## REQUIREMENT
Everything from the line containing "Reconstruct the object in this render as a 3D" through the line containing "hide_parts(node)" should be repeated exactly, and nothing else from the data.

═════ RECORDS FOR THIS TASK ═════

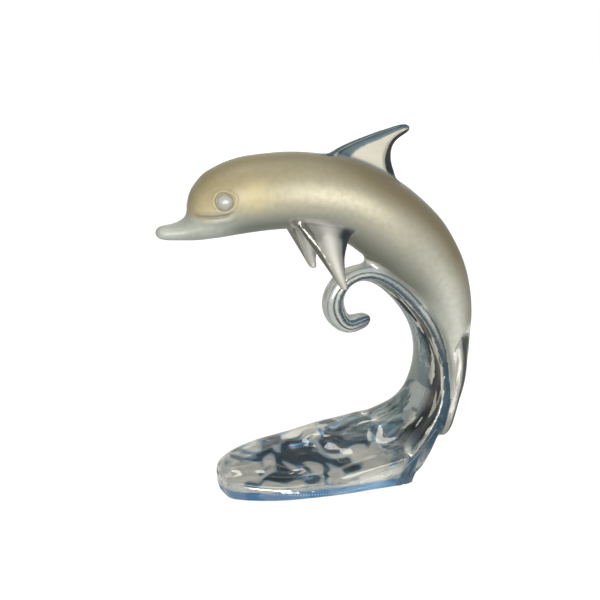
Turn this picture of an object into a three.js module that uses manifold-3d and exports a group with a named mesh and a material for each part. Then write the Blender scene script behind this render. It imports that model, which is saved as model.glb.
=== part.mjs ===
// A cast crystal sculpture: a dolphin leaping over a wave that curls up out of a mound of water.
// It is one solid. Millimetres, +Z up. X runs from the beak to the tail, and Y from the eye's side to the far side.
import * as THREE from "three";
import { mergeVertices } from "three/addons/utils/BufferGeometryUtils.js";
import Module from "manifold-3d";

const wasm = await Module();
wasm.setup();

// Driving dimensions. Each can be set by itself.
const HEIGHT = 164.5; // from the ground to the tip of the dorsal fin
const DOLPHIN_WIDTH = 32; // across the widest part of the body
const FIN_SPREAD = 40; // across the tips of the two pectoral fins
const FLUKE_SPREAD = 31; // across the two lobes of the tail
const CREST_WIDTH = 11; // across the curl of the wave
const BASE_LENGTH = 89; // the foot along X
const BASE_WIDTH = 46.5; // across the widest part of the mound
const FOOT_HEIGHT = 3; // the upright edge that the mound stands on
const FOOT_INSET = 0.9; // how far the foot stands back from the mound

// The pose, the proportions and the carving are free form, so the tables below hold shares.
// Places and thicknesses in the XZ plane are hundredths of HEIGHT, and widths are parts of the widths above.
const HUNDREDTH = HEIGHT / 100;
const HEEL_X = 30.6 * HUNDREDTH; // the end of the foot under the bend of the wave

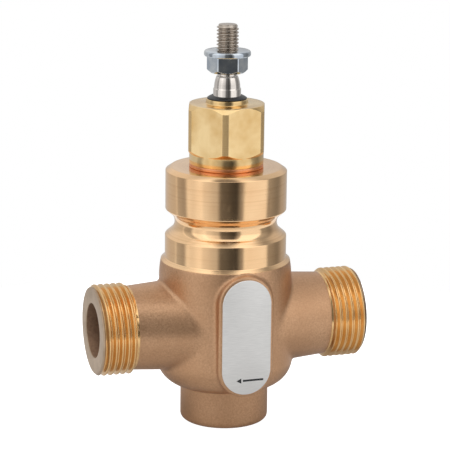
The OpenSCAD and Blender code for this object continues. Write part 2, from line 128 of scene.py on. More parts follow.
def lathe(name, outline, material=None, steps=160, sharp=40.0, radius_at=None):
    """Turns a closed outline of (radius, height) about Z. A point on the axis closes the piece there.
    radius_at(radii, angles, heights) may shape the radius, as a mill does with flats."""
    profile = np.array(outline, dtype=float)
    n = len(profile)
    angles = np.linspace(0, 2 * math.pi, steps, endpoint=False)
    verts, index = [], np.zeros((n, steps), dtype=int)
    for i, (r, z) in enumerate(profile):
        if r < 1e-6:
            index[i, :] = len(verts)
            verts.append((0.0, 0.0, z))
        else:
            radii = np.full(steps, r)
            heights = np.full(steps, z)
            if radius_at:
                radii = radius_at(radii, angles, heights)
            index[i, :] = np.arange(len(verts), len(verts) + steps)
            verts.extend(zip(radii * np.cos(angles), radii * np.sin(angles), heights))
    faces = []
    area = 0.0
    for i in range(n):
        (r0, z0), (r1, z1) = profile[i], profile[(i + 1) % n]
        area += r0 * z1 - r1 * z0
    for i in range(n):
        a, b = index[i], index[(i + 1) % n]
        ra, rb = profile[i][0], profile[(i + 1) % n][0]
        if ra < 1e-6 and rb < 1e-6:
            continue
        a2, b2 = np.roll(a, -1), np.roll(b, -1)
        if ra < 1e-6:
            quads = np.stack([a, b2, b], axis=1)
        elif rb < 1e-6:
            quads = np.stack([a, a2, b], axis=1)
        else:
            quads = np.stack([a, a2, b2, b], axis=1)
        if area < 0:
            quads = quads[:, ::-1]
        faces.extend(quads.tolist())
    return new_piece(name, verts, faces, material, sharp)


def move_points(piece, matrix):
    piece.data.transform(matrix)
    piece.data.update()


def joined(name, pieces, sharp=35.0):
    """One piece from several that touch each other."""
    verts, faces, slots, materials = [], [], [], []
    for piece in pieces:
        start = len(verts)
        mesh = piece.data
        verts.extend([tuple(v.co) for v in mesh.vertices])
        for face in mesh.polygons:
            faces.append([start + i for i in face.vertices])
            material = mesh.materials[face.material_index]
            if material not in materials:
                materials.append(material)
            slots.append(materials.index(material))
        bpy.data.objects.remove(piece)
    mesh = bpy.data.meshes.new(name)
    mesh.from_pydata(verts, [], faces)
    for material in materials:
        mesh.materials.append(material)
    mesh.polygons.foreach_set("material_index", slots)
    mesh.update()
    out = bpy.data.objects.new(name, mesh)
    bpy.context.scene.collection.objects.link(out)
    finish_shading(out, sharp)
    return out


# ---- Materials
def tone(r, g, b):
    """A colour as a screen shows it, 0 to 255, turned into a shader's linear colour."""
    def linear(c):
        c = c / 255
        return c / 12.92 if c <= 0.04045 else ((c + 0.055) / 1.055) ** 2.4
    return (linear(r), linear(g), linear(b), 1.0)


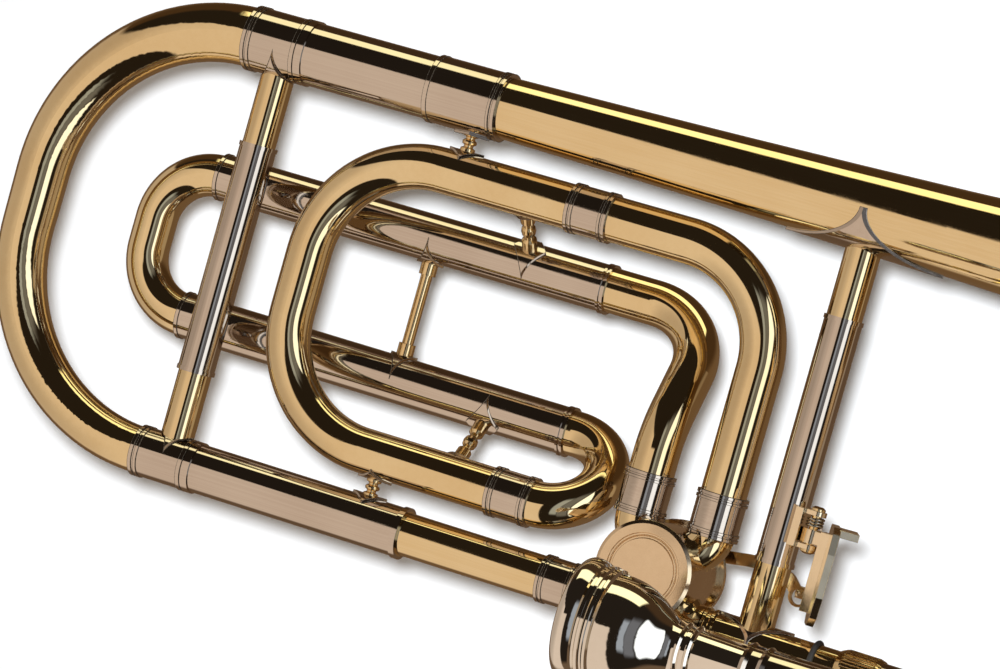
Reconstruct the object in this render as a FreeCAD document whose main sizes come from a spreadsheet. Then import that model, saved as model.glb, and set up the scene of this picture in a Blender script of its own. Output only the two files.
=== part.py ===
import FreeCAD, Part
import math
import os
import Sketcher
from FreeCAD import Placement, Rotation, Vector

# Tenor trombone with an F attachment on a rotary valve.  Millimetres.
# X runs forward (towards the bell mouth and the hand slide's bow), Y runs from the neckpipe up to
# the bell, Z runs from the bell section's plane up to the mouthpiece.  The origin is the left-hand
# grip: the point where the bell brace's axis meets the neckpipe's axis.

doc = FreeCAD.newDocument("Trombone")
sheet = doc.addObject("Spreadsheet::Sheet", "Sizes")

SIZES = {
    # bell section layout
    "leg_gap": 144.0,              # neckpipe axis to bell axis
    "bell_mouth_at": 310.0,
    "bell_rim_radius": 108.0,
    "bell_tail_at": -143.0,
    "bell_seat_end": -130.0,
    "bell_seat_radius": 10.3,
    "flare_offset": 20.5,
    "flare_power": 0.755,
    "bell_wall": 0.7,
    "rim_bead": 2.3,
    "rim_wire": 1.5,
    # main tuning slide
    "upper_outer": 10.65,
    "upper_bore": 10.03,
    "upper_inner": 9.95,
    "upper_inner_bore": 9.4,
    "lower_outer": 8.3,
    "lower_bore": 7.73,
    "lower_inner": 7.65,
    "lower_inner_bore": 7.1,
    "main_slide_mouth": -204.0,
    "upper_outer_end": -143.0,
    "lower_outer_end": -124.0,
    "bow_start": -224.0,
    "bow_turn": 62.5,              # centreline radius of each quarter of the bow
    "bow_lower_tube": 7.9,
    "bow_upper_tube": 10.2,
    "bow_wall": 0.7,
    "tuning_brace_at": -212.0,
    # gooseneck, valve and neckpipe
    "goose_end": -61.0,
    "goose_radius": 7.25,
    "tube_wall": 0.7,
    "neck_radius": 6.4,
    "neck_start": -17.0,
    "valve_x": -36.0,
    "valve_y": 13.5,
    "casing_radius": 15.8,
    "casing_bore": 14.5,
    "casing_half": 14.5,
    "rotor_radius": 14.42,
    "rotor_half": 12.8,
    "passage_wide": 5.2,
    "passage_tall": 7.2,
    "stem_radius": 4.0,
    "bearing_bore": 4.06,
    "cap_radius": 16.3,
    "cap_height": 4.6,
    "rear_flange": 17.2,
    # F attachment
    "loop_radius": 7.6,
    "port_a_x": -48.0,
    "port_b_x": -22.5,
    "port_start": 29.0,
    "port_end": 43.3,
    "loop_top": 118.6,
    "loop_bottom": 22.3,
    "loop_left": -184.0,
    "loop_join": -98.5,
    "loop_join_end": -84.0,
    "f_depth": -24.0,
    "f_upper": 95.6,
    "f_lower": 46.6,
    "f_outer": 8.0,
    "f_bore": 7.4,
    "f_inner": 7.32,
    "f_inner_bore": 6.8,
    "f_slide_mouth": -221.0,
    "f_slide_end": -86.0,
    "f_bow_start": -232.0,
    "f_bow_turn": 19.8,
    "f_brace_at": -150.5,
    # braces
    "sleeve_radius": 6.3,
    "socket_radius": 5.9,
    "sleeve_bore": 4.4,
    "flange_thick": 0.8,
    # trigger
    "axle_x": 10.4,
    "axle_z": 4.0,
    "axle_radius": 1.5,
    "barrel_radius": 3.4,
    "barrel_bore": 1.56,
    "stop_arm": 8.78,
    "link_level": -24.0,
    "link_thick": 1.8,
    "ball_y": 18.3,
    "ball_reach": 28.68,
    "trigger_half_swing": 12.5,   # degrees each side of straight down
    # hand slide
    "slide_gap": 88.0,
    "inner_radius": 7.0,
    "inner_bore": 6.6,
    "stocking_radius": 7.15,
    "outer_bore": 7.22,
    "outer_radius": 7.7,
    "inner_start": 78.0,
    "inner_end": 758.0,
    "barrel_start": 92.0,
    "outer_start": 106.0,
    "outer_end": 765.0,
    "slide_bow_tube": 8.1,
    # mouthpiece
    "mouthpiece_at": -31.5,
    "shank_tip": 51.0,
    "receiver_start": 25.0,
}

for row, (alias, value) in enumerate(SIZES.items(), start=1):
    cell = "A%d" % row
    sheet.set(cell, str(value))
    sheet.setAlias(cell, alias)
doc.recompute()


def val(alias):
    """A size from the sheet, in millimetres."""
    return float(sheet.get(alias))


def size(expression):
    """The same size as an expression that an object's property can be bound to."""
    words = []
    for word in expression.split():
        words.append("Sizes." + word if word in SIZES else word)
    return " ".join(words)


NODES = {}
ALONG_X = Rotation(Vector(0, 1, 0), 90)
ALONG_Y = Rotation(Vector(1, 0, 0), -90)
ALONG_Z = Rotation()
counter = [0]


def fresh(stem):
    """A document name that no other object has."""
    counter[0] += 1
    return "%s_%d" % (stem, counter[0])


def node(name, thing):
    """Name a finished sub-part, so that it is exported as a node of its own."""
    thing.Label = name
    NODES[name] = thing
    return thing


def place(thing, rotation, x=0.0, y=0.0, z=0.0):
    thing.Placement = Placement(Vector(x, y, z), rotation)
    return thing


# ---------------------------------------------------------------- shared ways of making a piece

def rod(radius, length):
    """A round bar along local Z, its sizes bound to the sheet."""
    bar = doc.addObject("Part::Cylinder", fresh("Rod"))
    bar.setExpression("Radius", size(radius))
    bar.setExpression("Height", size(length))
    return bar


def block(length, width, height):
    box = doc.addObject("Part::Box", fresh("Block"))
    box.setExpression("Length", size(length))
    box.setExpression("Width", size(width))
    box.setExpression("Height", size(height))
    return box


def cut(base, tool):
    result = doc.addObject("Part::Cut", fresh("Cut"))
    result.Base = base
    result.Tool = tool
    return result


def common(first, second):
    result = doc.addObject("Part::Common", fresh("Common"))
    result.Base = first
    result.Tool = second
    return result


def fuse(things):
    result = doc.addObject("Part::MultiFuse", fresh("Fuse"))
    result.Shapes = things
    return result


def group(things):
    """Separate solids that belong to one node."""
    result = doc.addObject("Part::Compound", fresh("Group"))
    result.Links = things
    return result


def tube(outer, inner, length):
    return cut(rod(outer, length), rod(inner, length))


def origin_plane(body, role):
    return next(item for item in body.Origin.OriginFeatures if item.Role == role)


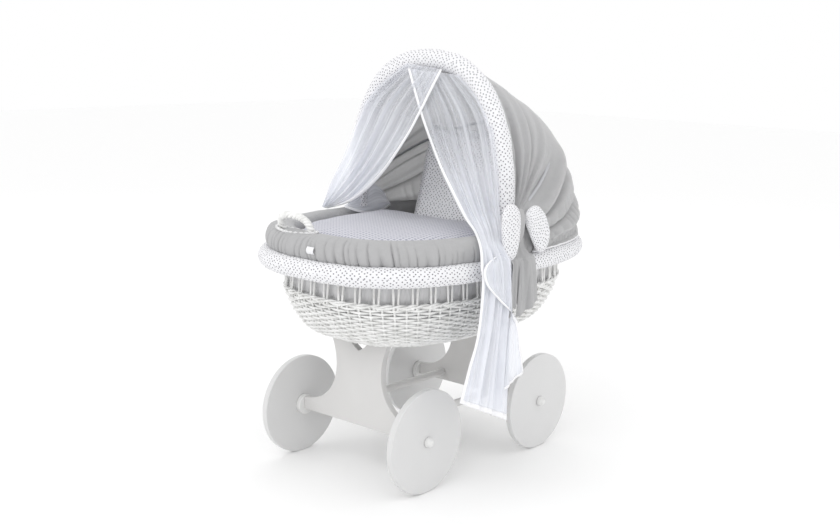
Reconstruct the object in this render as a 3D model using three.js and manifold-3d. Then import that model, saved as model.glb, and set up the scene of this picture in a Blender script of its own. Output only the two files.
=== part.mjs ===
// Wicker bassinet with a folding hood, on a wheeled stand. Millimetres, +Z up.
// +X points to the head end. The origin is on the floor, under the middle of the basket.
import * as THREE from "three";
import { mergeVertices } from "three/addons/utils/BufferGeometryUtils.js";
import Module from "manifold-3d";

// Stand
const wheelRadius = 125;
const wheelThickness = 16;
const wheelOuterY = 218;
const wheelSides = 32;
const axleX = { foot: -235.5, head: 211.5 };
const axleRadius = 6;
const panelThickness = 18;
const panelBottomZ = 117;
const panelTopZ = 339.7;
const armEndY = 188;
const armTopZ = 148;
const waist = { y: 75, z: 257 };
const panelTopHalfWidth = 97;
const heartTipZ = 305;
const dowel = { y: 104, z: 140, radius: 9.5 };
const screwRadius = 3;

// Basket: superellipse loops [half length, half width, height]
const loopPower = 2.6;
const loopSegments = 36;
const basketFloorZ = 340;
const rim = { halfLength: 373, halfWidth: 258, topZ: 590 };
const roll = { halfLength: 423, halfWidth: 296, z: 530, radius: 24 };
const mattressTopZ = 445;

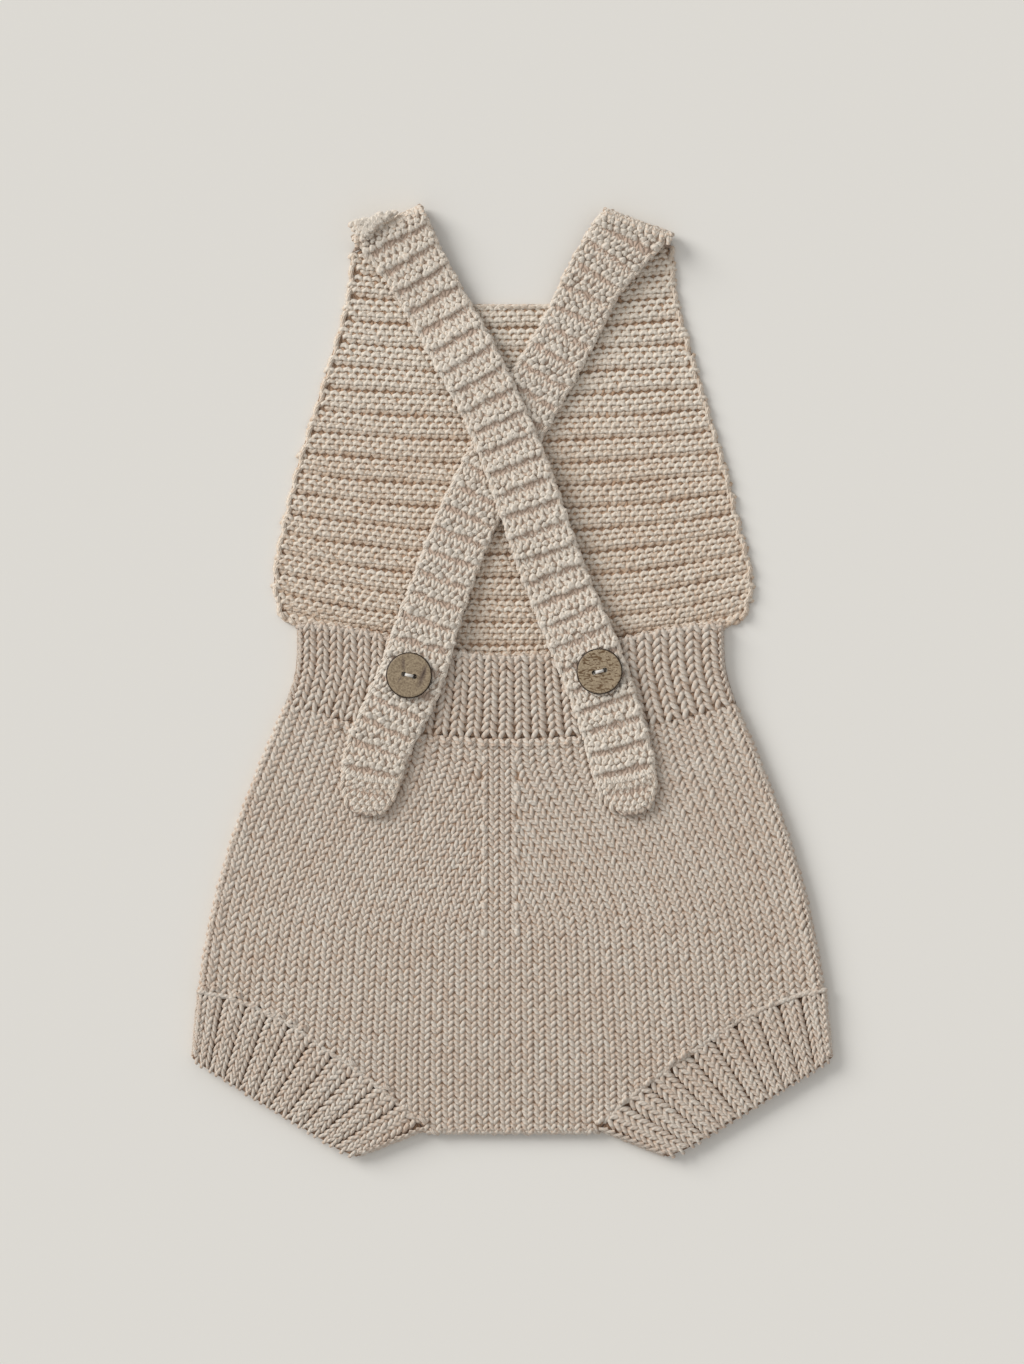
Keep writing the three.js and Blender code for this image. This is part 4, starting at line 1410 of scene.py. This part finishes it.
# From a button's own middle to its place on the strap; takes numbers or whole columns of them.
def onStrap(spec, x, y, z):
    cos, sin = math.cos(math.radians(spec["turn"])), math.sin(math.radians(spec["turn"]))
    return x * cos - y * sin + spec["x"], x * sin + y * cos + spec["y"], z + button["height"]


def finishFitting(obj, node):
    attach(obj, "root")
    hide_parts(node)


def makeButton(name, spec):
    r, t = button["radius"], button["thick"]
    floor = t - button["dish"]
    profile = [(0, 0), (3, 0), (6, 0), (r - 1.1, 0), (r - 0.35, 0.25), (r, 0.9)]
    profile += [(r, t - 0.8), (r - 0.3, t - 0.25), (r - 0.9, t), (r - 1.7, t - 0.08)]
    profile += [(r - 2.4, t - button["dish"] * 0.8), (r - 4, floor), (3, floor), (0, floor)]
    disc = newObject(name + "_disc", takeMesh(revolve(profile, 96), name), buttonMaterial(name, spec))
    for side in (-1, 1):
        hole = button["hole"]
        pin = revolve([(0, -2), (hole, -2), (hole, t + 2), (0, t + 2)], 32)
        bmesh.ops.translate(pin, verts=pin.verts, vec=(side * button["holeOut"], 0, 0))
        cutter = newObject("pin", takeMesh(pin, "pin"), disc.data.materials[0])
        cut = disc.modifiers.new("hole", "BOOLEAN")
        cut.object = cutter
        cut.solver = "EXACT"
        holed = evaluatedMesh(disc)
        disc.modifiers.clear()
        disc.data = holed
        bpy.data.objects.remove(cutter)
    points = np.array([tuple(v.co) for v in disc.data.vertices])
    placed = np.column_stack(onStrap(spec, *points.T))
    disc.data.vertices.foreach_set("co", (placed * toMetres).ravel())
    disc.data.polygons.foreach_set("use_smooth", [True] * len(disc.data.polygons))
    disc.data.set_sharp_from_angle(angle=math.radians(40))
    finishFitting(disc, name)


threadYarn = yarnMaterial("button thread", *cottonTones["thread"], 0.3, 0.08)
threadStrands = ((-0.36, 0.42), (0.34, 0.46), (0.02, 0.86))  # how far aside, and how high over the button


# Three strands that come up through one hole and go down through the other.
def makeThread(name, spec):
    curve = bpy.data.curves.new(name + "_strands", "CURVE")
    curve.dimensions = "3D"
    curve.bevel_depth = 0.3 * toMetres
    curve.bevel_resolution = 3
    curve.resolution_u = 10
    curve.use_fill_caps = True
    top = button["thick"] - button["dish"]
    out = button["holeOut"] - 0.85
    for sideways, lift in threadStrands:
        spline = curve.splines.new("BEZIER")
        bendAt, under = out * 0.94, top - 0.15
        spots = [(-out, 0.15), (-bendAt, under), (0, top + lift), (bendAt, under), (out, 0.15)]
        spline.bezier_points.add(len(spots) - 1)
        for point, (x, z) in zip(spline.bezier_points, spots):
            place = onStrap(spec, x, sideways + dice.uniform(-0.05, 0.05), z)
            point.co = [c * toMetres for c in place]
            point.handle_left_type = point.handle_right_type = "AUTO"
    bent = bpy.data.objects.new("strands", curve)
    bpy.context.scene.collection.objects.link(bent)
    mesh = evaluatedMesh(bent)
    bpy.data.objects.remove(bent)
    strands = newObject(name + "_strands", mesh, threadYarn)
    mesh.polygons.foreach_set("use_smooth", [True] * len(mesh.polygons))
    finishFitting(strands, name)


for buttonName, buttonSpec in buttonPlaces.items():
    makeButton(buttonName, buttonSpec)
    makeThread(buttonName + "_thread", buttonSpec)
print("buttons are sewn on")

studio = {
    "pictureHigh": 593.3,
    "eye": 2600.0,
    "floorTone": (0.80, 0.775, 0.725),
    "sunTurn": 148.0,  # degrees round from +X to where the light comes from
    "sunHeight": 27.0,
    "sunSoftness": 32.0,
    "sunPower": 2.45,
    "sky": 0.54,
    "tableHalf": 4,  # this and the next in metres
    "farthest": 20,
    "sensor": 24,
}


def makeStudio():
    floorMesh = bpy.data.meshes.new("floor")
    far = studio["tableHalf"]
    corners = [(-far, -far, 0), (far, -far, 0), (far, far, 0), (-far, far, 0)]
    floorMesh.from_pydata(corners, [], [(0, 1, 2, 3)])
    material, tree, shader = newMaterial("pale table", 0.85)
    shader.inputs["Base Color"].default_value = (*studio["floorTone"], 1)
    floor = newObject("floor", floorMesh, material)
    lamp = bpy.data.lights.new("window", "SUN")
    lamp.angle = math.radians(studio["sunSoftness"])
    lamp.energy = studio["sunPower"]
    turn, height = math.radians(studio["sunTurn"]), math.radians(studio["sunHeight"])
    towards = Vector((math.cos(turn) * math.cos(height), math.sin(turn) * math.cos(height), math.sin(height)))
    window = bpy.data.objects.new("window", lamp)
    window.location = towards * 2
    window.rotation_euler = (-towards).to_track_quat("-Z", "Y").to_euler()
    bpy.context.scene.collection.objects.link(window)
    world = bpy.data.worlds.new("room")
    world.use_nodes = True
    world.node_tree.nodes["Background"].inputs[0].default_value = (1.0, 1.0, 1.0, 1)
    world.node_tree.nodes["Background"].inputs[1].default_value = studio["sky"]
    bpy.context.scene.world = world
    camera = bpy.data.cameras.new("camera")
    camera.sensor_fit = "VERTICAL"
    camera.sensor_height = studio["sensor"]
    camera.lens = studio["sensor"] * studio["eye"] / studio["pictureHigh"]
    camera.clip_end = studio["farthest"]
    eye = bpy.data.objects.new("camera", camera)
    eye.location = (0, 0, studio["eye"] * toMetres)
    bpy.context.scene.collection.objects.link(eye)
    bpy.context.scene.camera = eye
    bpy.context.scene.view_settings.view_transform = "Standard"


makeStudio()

═════

## COMPLETE ANSWER
Reconstruct the object in this render as a 3D model using three.js and manifold-3d. Then import that model, saved as model.glb, and set up the scene of this picture in a Blender script of its own. Output only the two files.
=== part.mjs ===
// Wicker bassinet with a folding hood, on a wheeled stand. Millimetres, +Z up.
// +X points to the head end. The origin is on the floor, under the middle of the basket.
import * as THREE from "three";
import { mergeVertices } from "three/addons/utils/BufferGeometryUtils.js";
import Module from "manifold-3d";

// Stand
const wheelRadius = 125;
const wheelThickness = 16;
const wheelOuterY = 218;
const wheelSides = 32;
const axleX = { foot: -235.5, head: 211.5 };
const axleRadius = 6;
const panelThickness = 18;
const panelBottomZ = 117;
const panelTopZ = 339.7;
const armEndY = 188;
const armTopZ = 148;
const waist = { y: 75, z: 257 };
const panelTopHalfWidth = 97;
const heartTipZ = 305;
const dowel = { y: 104, z: 140, radius: 9.5 };
const screwRadius = 3;

// Basket: superellipse loops [half length, half width, height]
const loopPower = 2.6;
const loopSegments = 36;
const basketFloorZ = 340;
const rim = { halfLength: 373, halfWidth: 258, topZ: 590 };
const roll = { halfLength: 423, halfWidth: 296, z: 530, radius: 24 };
const mattressTopZ = 445;

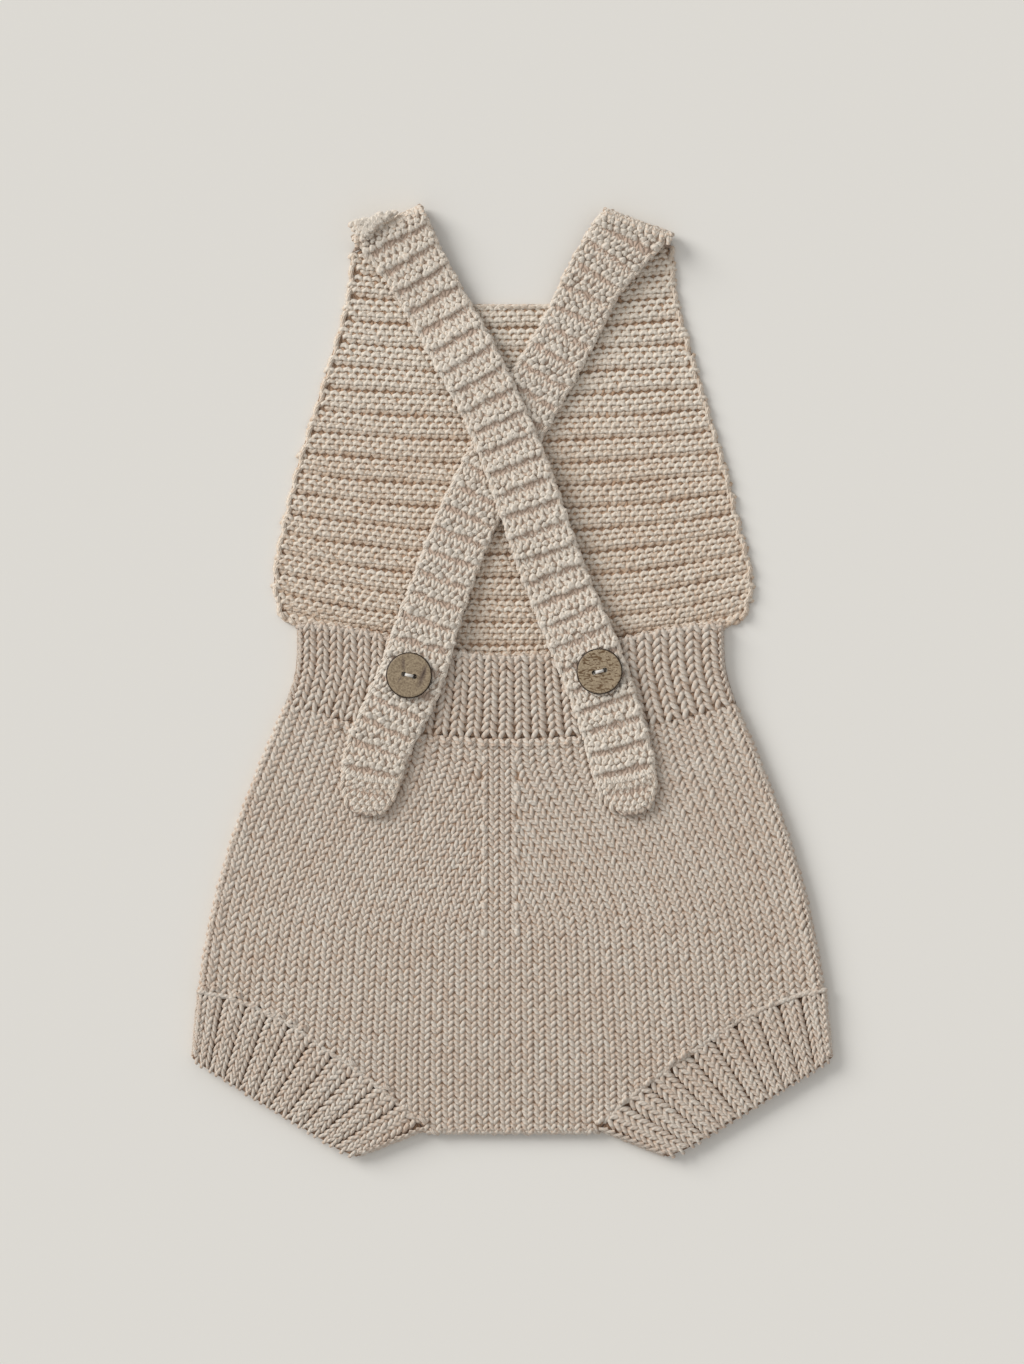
Keep writing the three.js and Blender code for this image. This is part 4, starting at line 1410 of scene.py. This part finishes it.
# From a button's own middle to its place on the strap; takes numbers or whole columns of them.
def onStrap(spec, x, y, z):
    cos, sin = math.cos(math.radians(spec["turn"])), math.sin(math.radians(spec["turn"]))
    return x * cos - y * sin + spec["x"], x * sin + y * cos + spec["y"], z + button["height"]


def finishFitting(obj, node):
    attach(obj, "root")
    hide_parts(node)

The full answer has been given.